### Dataset content

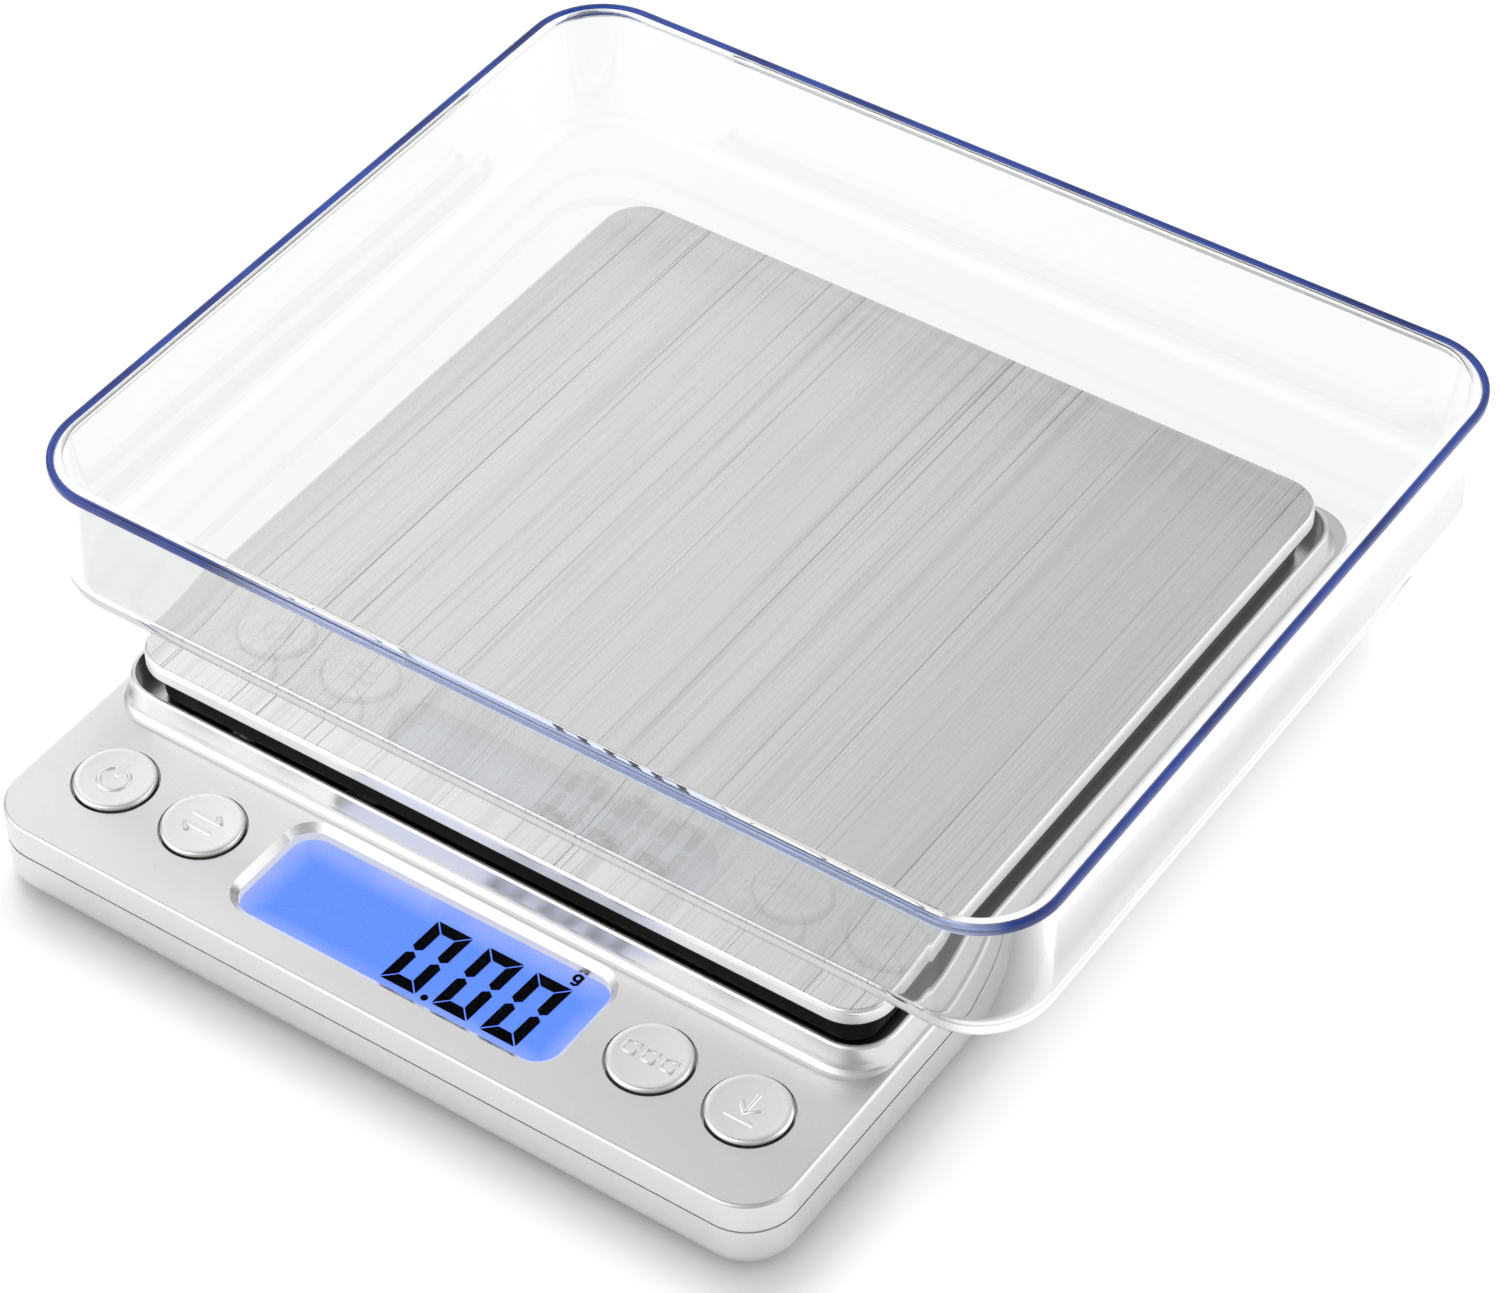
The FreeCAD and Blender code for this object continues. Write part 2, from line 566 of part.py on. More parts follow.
def platform_carrier():
    """Plastic support under the plate: sheet, rib all round and the post on the beam."""
    gap = PLATE_T + CARRIER_FIT
    x = PLATE_W / 2 - gap
    front = PLATE_FRONT + gap
    back = PLATE_BACK - gap
    corner = PLATE_CORNER - gap
    sheet = slab(-x, x, front, back, corner, CARRIER_LOW, CARRIER_TOP)
    low = CARRIER_TOP - CARRIER_RIB_DROP
    outer = CARRIER_RIB_IN
    rib = slab(-x + outer, x - outer, front + outer, back - outer, corner - outer, low, CARRIER_LOW + FIT)
    inner = outer + CARRIER_RIB_T
    rib = rib.cut(slab(-x + inner, x - inner, front + inner, back - inner, corner - inner,
                       low - OVER, CARRIER_LOW))
    post = block(-CARRIER_POST_W / 2, CARRIER_POST_W / 2, CELL_BACK - CELL_END, CELL_BACK,
                 CELL_TOP + CELL_GAP, CARRIER_LOW + FIT)
    body = sheet.fuse([rib, post])
    cuts = []
    for y in free_cell_holes():
        cuts.append(rod(0, y, M3_CLEAR, CELL_TOP, CARRIER_TOP + OVER))
        cuts.append(rod(0, y, M3_HEAD + HEAD_CLEAR, CARRIER_TOP - M3_HEAD_T - FIT, CARRIER_TOP + OVER))
    return body.cut(cuts).removeSplitter()


def platform_plate():
    """Folded steel sheet with a rolled upper edge."""
    x = PLATE_W / 2
    sheet = slab(-x, x, PLATE_FRONT, PLATE_BACK, PLATE_CORNER, PLATE_Z - PLATE_SKIRT, PLATE_Z)
    sheet = round_level_edges(sheet, PLATE_Z, PLATE_EDGE)
    under = slab(-x + PLATE_T, x - PLATE_T, PLATE_FRONT + PLATE_T, PLATE_BACK - PLATE_T,
                 PLATE_CORNER - PLATE_T, PLATE_Z - PLATE_SKIRT - OVER, PLATE_Z - PLATE_T)
    return sheet.cut(under)


def tray():
    """Clear tray: thin wall, rounded foot and a rim."""
    x = TRAY_W / 2 - TRAY_RIM_OUT
    front = TRAY_MID - TRAY_D / 2 + TRAY_RIM_OUT
    back = TRAY_MID + TRAY_D / 2 - TRAY_RIM_OUT
    corner = TRAY_CORNER - TRAY_RIM_OUT
    top = PLATE_Z + TRAY_H
    cup = round_level_edges(slab(-x, x, front, back, corner, PLATE_Z, top), PLATE_Z, TRAY_FOOT_EDGE)
    rim = slab(-TRAY_W / 2, TRAY_W / 2, front - TRAY_RIM_OUT, back + TRAY_RIM_OUT, TRAY_CORNER,
               top - TRAY_RIM_H, top)
    rim = round_level_edges(rim, top, TRAY_RIM_EDGE)
    rim = round_level_edges(rim, top - TRAY_RIM_H, TRAY_RIM_EDGE)
    hollow = slab(-x + TRAY_WALL, x - TRAY_WALL, front + TRAY_WALL, back - TRAY_WALL, corner - TRAY_WALL,
                  PLATE_Z + TRAY_FLOOR, top + OVER)
    hollow = round_level_edges(hollow, PLATE_Z + TRAY_FLOOR, TRAY_INNER_EDGE)
    return union(cup, [rim]).cut(hollow)


# ---- electronics ---------------------------------------------------------------------------
def circuit_board():
    x = HALF_W - BOARD_IN
    board = slab(-x, x, BOARD_IN, BOARD_IN + BOARD_D, BOARD_CORNER, BOARD_Z, BOARD_TOP)
    holes = [rod(hx, hy, SMALL_SHAFT + FIT, BOARD_Z - OVER, BOARD_TOP + OVER)
             for hx, hy in four_corners(BOARD_BOSS_X, BOARD_BOSS_Y)]
    return board.cut(holes)


def controller_chip():
    """Resin-topped controller under the board's display."""
    width, depth, height = CHIP
    y = BOARD_IN + BOARD_D / 2
    return slab(CHIP_X - width / 2, CHIP_X + width / 2, y - depth / 2, y + depth / 2, CHIP_CORNER,
                BOARD_Z - height, BOARD_Z)


def display_span(inset):
    """Left, right, front and back of the display stack, set in from its frame's pocket."""
    half = WINDOW_W / 2 + WINDOW_LAP - inset
    return -half, half, WINDOW_FRONT - WINDOW_LAP + inset, WINDOW_BACK + WINDOW_LAP - inset


def display_window():
    x0, x1, y0, y1 = display_span(0)
    return block(x0, x1, y0, y1, LENS_Z, UNDER_Z)


def lcd_glass():
    x0, x1, y0, y1 = display_span(FIT)
    return block(x0, x1, y0, y1, GLASS_Z, LENS_Z)


def lcd_backlight():
    x0, x1, y0, y1 = display_span(FIT)
    return block(x0, x1, y0 + STRIP_D + FIT, y1, LIGHT_Z, GLASS_Z)


def lcd_connector():
    """Conductive rubber strip between the glass's ledge and the board."""
    x0, x1, y0, y1 = display_span(FIT)
    return block(x0 + STRIP_IN, x1 - STRIP_IN, y0, y0 + STRIP_D, BOARD_TOP, GLASS_Z)


def lcd_frame():
    """Moulded frame that locates the display stack on the board."""
    x0, x1, y0, y1 = display_span(0)
    outer = block(x0 - LCD_FRAME_T, x1 + LCD_FRAME_T, y0 - LCD_FRAME_T / 2, y1 + LCD_FRAME_T / 2,
                  BOARD_TOP, LENS_Z)
    return outer.cut(block(x0, x1, y0, y1, BOARD_TOP - OVER, LENS_Z + OVER))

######

### To do
Can you give every line above again, exactly as written?

### Exercise response
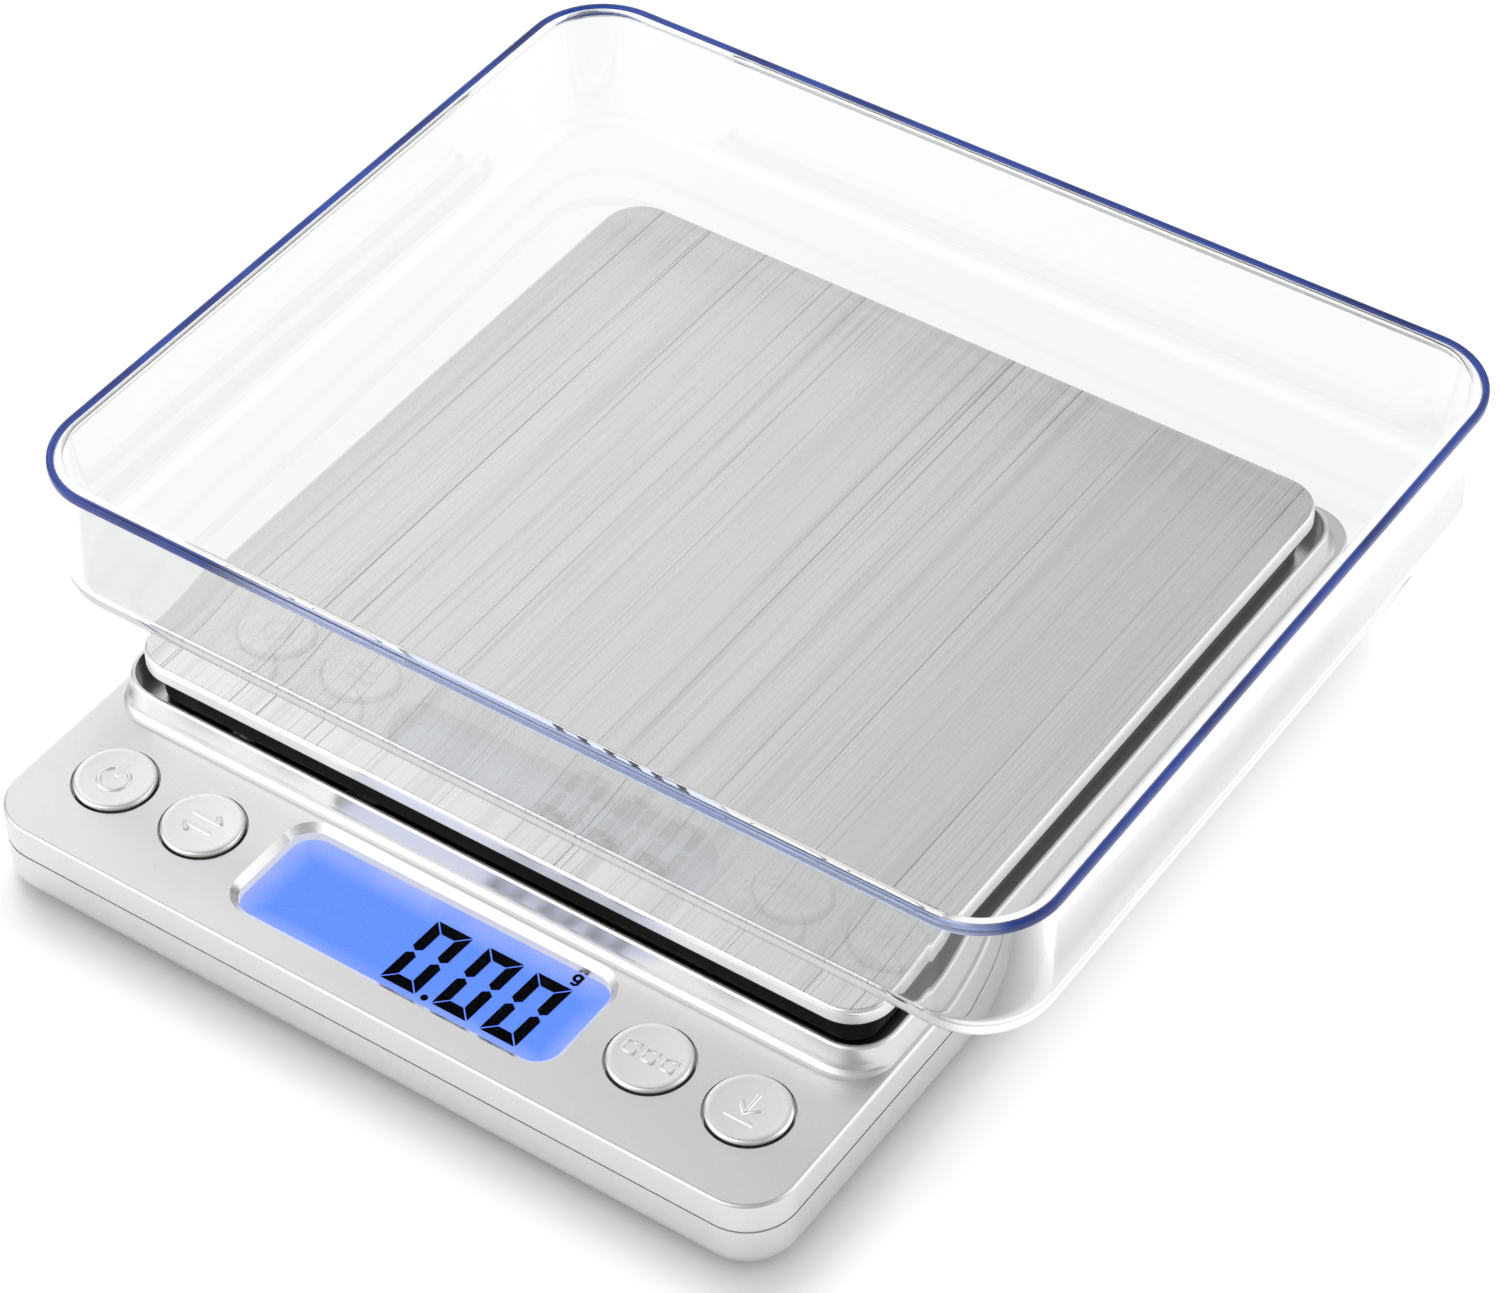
The FreeCAD and Blender code for this object continues. Write part 2, from line 566 of part.py on. More parts follow.
def platform_carrier():
    """Plastic support under the plate: sheet, rib all round and the post on the beam."""
    gap = PLATE_T + CARRIER_FIT
    x = PLATE_W / 2 - gap
    front = PLATE_FRONT + gap
    back = PLATE_BACK - gap
    corner = PLATE_CORNER - gap
    sheet = slab(-x, x, front, back, corner, CARRIER_LOW, CARRIER_TOP)
    low = CARRIER_TOP - CARRIER_RIB_DROP
    outer = CARRIER_RIB_IN
    rib = slab(-x + outer, x - outer, front + outer, back - outer, corner - outer, low, CARRIER_LOW + FIT)
    inner = outer + CARRIER_RIB_T
    rib = rib.cut(slab(-x + inner, x - inner, front + inner, back - inner, corner - inner,
                       low - OVER, CARRIER_LOW))
    post = block(-CARRIER_POST_W / 2, CARRIER_POST_W / 2, CELL_BACK - CELL_END, CELL_BACK,
                 CELL_TOP + CELL_GAP, CARRIER_LOW + FIT)
    body = sheet.fuse([rib, post])
    cuts = []
    for y in free_cell_holes():
        cuts.append(rod(0, y, M3_CLEAR, CELL_TOP, CARRIER_TOP + OVER))
        cuts.append(rod(0, y, M3_HEAD + HEAD_CLEAR, CARRIER_TOP - M3_HEAD_T - FIT, CARRIER_TOP + OVER))
    return body.cut(cuts).removeSplitter()


def platform_plate():
    """Folded steel sheet with a rolled upper edge."""
    x = PLATE_W / 2
    sheet = slab(-x, x, PLATE_FRONT, PLATE_BACK, PLATE_CORNER, PLATE_Z - PLATE_SKIRT, PLATE_Z)
    sheet = round_level_edges(sheet, PLATE_Z, PLATE_EDGE)
    under = slab(-x + PLATE_T, x - PLATE_T, PLATE_FRONT + PLATE_T, PLATE_BACK - PLATE_T,
                 PLATE_CORNER - PLATE_T, PLATE_Z - PLATE_SKIRT - OVER, PLATE_Z - PLATE_T)
    return sheet.cut(under)


def tray():
    """Clear tray: thin wall, rounded foot and a rim."""
    x = TRAY_W / 2 - TRAY_RIM_OUT
    front = TRAY_MID - TRAY_D / 2 + TRAY_RIM_OUT
    back = TRAY_MID + TRAY_D / 2 - TRAY_RIM_OUT
    corner = TRAY_CORNER - TRAY_RIM_OUT
    top = PLATE_Z + TRAY_H
    cup = round_level_edges(slab(-x, x, front, back, corner, PLATE_Z, top), PLATE_Z, TRAY_FOOT_EDGE)
    rim = slab(-TRAY_W / 2, TRAY_W / 2, front - TRAY_RIM_OUT, back + TRAY_RIM_OUT, TRAY_CORNER,
               top - TRAY_RIM_H, top)
    rim = round_level_edges(rim, top, TRAY_RIM_EDGE)
    rim = round_level_edges(rim, top - TRAY_RIM_H, TRAY_RIM_EDGE)
    hollow = slab(-x + TRAY_WALL, x - TRAY_WALL, front + TRAY_WALL, back - TRAY_WALL, corner - TRAY_WALL,
                  PLATE_Z + TRAY_FLOOR, top + OVER)
    hollow = round_level_edges(hollow, PLATE_Z + TRAY_FLOOR, TRAY_INNER_EDGE)
    return union(cup, [rim]).cut(hollow)


# ---- electronics ---------------------------------------------------------------------------
def circuit_board():
    x = HALF_W - BOARD_IN
    board = slab(-x, x, BOARD_IN, BOARD_IN + BOARD_D, BOARD_CORNER, BOARD_Z, BOARD_TOP)
    holes = [rod(hx, hy, SMALL_SHAFT + FIT, BOARD_Z - OVER, BOARD_TOP + OVER)
             for hx, hy in four_corners(BOARD_BOSS_X, BOARD_BOSS_Y)]
    return board.cut(holes)


def controller_chip():
    """Resin-topped controller under the board's display."""
    width, depth, height = CHIP
    y = BOARD_IN + BOARD_D / 2
    return slab(CHIP_X - width / 2, CHIP_X + width / 2, y - depth / 2, y + depth / 2, CHIP_CORNER,
                BOARD_Z - height, BOARD_Z)


def display_span(inset):
    """Left, right, front and back of the display stack, set in from its frame's pocket."""
    half = WINDOW_W / 2 + WINDOW_LAP - inset
    return -half, half, WINDOW_FRONT - WINDOW_LAP + inset, WINDOW_BACK + WINDOW_LAP - inset


def display_window():
    x0, x1, y0, y1 = display_span(0)
    return block(x0, x1, y0, y1, LENS_Z, UNDER_Z)


def lcd_glass():
    x0, x1, y0, y1 = display_span(FIT)
    return block(x0, x1, y0, y1, GLASS_Z, LENS_Z)


def lcd_backlight():
    x0, x1, y0, y1 = display_span(FIT)
    return block(x0, x1, y0 + STRIP_D + FIT, y1, LIGHT_Z, GLASS_Z)


def lcd_connector():
    """Conductive rubber strip between the glass's ledge and the board."""
    x0, x1, y0, y1 = display_span(FIT)
    return block(x0 + STRIP_IN, x1 - STRIP_IN, y0, y0 + STRIP_D, BOARD_TOP, GLASS_Z)


def lcd_frame():
    """Moulded frame that locates the display stack on the board."""
    x0, x1, y0, y1 = display_span(0)
    outer = block(x0 - LCD_FRAME_T, x1 + LCD_FRAME_T, y0 - LCD_FRAME_T / 2, y1 + LCD_FRAME_T / 2,
                  BOARD_TOP, LENS_Z)
    return outer.cut(block(x0, x1, y0, y1, BOARD_TOP - OVER, LENS_Z + OVER))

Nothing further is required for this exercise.